Cough, Cough
“Spicy Girl. Remember cover your mouth when you cough.”
“OK, mommy.”
Aaah…. Choo!
“Spicy Girl. You need to cover your mouth when you sneeze. Just like when you cough.”
“OK, mommy.”
We are practicing. In light of flu season (Have you heard? There is a flu going around and we are all going to be oinking before springtime!), I am trying to instill good habits that will last a lifetime. Cover your cough, is more than with your hands. If you haven’t heard, you need to cough/sneeze into the area where your forearm connects to your elbow. Even Elmo and Gordon are doing PSAs on PBS about it.
This past Saturday, while Spicy Girl was in getting a haircut, she sneezed. But didn’t cover. “Spicy Girl, remember, you need to cover your mouth. Apologize to Louie, please.”
“Sorry Youyee.”
“It’s OK, I have 30 year olds sneeze in my face every day.” Louie is a barber with a barber’s view of life.
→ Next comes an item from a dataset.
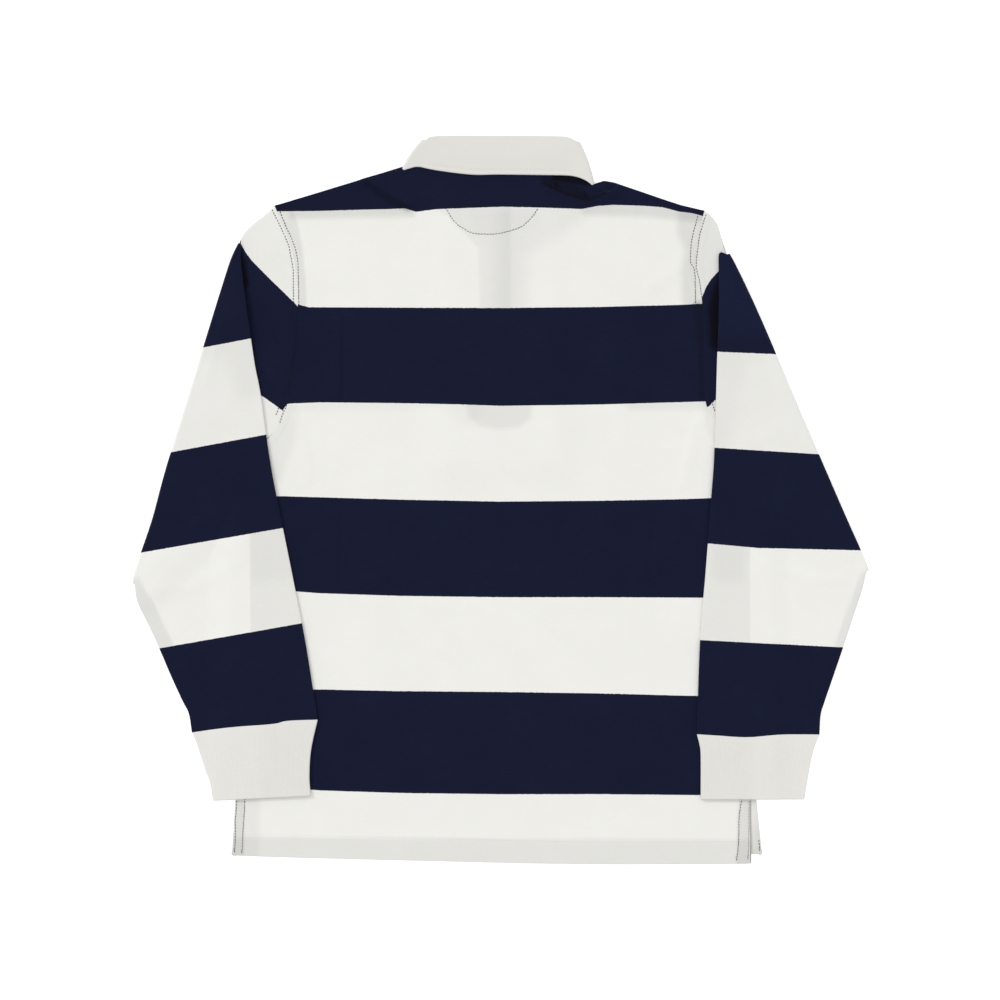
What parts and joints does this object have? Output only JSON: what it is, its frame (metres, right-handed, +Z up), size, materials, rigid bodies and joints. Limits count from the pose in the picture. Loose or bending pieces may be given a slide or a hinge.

Less than 45 minutes later, we’re waiting for an elevator on our way to a hockey game. Spicy Girl was rapt with excitement for the game, mostly for the “big pretzel”, which has become a game-time tradition. As we waited, Spicy Girl sneezed – into her elbow. Twice. The packed waiting area was thoroughly impressed by this little trick and I glowed with “mother of the year” level pride.
Then, with four and a half minutes left in the first period, Spicy Girl sneezed again. Her biggest of the day. But, this time, no cover—which is unfortunate because, as it happens, she had a puss full of soft pretzel. Shocked by the distance and width at which the bits of pretzel soared (two rows forward and six seats wide), I, once again, reminded Spicy Girl to PLEASE cover her mouth. Then I carefully reached forward to wipe off what I could from the unsuspecting fellow-fans in front of me.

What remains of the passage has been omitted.